Consider setting up VPN connections from on-premises to the primary and secondary Azure disaster recovery regions. Use this method as an alternative to using ExpressRoute.
Use Site Recovery to replicate an application server to a disaster recovery site. Site Recovery can also help you replicate central services cluster VMs to the disaster recovery site. When you invoke disaster recovery, you need to reconfigure the Linux Pacemaker cluster on the disaster recovery site. For example, you might need to replace the virtual IP address or SBD or run corosync.conf.
Replicate key vault contents like certificates, secrets, or keys across regions so that you can decrypt data in the disaster recovery region.
Use cross-region replication in Azure NetApp Files to synchronize file volumes between the primary region and the disaster recovery region.

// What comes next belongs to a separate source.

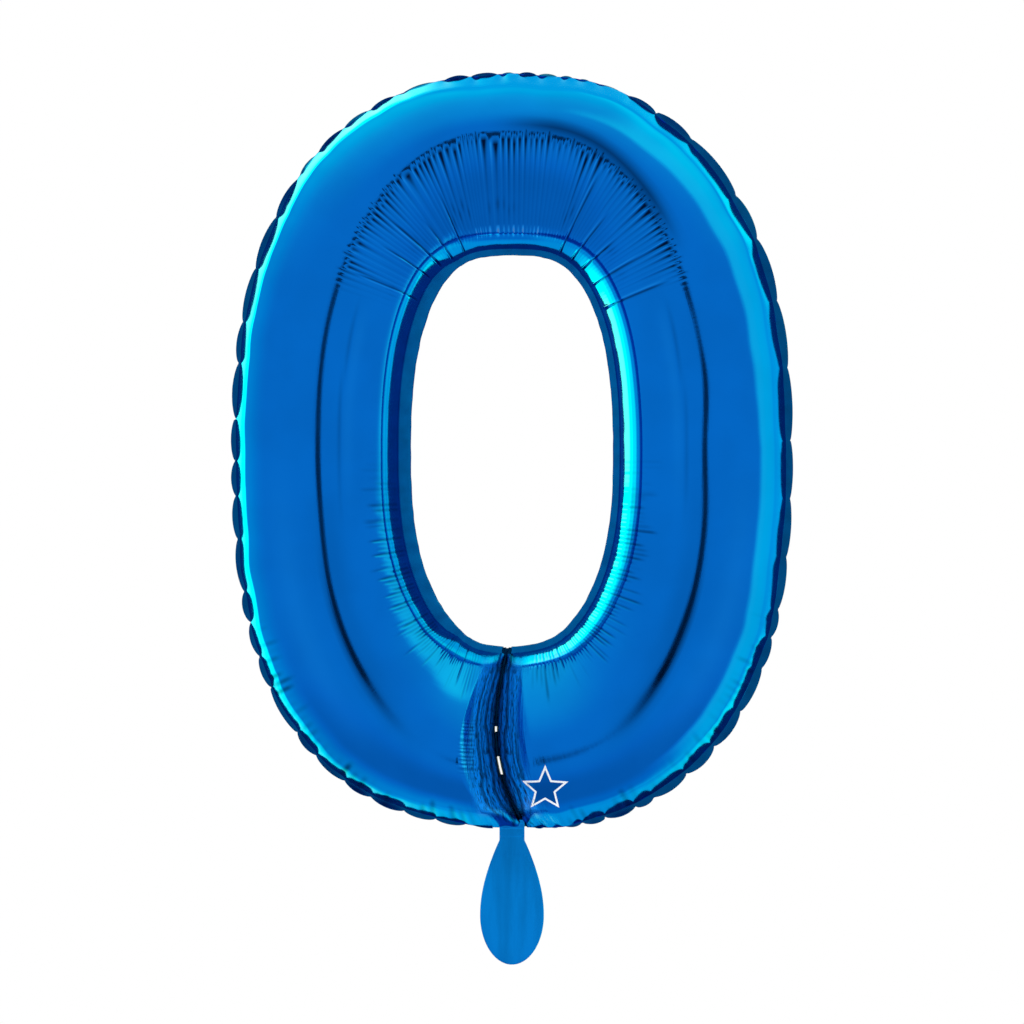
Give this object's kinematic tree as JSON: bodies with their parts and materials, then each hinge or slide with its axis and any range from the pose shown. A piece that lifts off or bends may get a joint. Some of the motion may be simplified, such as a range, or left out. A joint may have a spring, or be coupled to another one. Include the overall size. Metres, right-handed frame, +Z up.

Use native database replication, rather than Site Recovery, to synchronize data to the disaster recovery site.
Peer the primary and disaster recovery virtual networks. For example, for HANA system replication, you need to peer an SAP HANA DB virtual network needs to the disaster recovery site's SAP HANA DB virtual network.
If you use Azure NetApp Files storage for your SAP deployments, at a minimum, create two Azure NetApp Files accounts in the Premium tier, in two regions.
Consider grouping systems based on their business importance and proximity dependency based on application performance. To minimize the business effect of a regional outage, deploy each group to a separate region in a paired region construct. For example, to minimize the effect of a regional outage, you can deploy two critical ERP Central Component systems that serve two different business units, in UK South and UK West.